# Exercise prompt:
Locate each line holding the string "MESH" and copy it.

# Data provided:
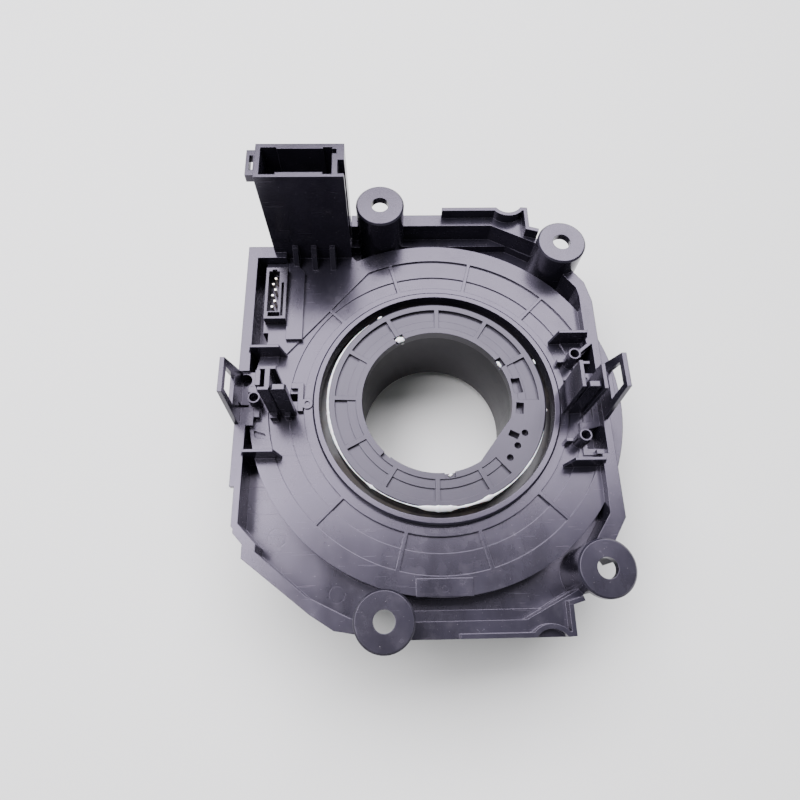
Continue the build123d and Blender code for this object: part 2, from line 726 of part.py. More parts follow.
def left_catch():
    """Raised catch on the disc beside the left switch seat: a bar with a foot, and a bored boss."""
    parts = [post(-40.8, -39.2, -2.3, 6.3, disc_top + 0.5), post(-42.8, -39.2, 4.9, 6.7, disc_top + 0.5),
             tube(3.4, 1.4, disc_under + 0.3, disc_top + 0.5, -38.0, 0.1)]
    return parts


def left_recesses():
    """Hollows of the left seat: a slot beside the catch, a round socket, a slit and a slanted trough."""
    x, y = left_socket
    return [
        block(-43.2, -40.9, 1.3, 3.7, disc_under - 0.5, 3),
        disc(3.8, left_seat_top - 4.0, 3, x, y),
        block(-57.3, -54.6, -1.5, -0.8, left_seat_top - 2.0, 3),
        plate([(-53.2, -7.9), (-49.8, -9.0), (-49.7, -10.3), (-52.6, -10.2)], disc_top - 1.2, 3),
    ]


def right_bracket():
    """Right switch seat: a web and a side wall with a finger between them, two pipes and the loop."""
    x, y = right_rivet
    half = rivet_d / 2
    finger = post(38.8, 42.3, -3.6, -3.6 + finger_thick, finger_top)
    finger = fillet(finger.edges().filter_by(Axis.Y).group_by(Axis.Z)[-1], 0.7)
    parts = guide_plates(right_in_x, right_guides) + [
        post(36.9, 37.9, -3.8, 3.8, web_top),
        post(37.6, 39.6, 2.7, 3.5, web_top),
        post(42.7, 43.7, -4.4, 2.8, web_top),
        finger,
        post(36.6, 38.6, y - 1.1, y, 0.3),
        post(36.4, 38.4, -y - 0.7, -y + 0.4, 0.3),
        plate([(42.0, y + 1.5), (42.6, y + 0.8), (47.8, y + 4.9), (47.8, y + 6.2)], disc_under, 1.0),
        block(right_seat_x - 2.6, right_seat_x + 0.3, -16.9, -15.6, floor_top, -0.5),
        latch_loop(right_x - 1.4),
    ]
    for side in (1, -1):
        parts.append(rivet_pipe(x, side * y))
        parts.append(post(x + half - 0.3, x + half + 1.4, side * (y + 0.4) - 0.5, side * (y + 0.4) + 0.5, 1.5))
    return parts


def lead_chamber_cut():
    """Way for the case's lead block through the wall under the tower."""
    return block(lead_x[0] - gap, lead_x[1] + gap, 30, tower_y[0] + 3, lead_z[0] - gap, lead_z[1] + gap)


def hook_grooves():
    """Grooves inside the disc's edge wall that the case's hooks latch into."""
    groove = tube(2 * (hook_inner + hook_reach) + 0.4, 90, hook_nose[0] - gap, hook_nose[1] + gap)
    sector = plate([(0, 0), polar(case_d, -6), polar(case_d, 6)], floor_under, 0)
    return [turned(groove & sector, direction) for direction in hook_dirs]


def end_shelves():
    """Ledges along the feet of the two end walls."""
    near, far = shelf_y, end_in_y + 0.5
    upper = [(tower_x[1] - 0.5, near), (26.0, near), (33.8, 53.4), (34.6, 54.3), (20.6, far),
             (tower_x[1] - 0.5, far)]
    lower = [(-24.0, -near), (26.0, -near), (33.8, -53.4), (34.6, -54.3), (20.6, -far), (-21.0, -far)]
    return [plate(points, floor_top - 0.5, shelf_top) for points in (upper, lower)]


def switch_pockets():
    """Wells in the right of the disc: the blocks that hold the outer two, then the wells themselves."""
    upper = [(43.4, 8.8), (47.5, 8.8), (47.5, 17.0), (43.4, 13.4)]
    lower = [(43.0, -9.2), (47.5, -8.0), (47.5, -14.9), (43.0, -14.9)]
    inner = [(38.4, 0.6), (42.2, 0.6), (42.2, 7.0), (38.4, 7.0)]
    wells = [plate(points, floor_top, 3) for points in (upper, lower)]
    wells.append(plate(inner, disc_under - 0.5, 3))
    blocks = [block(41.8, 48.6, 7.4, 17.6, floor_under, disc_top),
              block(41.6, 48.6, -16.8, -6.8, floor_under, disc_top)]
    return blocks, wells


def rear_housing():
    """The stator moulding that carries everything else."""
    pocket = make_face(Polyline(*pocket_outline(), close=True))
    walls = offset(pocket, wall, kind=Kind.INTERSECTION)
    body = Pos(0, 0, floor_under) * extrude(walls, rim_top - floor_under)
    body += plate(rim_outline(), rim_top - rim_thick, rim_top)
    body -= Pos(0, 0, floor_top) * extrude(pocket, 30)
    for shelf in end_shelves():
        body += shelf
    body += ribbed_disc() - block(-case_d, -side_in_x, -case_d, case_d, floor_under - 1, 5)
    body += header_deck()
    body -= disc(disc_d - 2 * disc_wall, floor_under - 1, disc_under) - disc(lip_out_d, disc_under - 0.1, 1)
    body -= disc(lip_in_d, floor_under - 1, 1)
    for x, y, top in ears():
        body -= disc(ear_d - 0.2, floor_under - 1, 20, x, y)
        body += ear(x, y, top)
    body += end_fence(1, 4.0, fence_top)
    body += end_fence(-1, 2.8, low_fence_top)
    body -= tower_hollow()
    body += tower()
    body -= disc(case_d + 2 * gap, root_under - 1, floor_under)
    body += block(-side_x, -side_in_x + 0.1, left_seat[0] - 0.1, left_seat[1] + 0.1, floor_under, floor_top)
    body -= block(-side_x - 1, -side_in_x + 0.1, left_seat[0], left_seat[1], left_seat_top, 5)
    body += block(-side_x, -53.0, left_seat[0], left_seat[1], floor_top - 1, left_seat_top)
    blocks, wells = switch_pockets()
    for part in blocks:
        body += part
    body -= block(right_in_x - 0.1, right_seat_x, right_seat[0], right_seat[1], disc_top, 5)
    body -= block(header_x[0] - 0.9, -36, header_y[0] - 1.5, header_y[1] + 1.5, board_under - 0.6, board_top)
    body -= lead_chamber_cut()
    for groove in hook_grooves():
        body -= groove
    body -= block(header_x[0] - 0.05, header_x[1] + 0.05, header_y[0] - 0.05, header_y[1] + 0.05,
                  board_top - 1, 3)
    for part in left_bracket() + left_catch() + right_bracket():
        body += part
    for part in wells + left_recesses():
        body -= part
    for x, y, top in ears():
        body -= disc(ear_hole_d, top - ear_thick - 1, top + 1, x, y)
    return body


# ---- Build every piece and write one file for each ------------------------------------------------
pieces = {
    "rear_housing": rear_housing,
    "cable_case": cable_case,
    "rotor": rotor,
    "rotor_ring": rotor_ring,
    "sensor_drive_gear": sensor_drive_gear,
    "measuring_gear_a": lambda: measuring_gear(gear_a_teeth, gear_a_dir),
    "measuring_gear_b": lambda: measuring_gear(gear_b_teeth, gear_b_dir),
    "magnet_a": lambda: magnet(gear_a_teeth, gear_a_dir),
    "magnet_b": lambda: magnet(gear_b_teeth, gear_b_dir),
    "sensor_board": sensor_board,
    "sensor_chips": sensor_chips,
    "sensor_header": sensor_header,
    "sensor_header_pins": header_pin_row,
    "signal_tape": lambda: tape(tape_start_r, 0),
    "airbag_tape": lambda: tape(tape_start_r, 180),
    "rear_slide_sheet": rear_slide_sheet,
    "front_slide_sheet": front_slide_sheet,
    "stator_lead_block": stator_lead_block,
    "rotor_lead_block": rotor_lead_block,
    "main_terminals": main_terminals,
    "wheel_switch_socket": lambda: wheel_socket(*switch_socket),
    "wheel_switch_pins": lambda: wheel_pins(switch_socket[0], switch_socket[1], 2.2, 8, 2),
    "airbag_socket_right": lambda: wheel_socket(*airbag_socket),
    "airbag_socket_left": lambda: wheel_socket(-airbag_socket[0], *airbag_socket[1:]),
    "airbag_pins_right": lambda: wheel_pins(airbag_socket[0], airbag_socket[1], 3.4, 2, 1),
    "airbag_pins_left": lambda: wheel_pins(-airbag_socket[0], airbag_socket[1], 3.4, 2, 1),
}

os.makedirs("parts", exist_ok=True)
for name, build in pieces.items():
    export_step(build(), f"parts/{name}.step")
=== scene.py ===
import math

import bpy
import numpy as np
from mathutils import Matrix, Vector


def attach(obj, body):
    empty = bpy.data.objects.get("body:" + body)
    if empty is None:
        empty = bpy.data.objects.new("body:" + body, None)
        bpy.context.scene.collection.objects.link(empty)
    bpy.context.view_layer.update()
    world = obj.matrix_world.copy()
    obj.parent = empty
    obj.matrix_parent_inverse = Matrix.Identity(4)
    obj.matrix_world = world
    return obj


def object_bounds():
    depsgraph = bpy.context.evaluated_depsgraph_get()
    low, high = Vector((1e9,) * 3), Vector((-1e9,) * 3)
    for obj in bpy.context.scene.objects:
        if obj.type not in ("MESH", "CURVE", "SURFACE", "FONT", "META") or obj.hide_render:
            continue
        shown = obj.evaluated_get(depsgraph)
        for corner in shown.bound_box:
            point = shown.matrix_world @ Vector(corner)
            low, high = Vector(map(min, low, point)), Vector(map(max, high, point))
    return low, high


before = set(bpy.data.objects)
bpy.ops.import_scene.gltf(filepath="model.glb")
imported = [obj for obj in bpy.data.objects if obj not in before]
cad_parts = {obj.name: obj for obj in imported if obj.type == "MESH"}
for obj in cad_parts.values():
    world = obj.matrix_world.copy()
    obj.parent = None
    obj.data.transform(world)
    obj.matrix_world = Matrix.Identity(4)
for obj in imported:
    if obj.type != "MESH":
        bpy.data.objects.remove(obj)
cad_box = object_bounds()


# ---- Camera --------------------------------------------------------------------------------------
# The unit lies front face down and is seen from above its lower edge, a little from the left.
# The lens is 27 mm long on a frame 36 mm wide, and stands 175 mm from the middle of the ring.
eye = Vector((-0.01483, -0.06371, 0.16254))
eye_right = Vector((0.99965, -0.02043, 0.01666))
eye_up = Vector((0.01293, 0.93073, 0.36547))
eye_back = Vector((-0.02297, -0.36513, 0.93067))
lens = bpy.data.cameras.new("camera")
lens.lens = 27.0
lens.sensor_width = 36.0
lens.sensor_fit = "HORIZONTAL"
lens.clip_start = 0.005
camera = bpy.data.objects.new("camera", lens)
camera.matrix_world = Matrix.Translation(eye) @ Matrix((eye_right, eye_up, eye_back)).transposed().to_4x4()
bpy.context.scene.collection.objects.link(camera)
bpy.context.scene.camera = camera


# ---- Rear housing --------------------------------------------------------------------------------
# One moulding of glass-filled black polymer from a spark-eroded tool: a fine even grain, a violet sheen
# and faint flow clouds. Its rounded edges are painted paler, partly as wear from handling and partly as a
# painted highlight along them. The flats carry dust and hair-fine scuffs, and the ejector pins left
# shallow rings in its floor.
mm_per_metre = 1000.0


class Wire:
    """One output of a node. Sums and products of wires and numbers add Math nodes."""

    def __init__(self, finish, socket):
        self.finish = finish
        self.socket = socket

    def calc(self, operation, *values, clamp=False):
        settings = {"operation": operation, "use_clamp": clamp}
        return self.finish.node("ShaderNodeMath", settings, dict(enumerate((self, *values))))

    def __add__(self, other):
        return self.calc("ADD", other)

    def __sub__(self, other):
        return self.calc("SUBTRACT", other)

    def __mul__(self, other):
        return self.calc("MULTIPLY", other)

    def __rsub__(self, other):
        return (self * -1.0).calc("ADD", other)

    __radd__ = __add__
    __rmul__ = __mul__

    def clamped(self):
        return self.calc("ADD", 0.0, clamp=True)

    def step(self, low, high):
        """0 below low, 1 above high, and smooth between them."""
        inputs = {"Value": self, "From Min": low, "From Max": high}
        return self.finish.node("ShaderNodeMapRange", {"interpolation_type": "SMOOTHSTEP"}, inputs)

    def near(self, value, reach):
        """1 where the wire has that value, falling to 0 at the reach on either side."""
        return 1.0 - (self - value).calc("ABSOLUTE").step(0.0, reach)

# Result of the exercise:
        if obj.type not in ("MESH", "CURVE", "SURFACE", "FONT", "META") or obj.hide_render:
cad_parts = {obj.name: obj for obj in imported if obj.type == "MESH"}
    if obj.type != "MESH":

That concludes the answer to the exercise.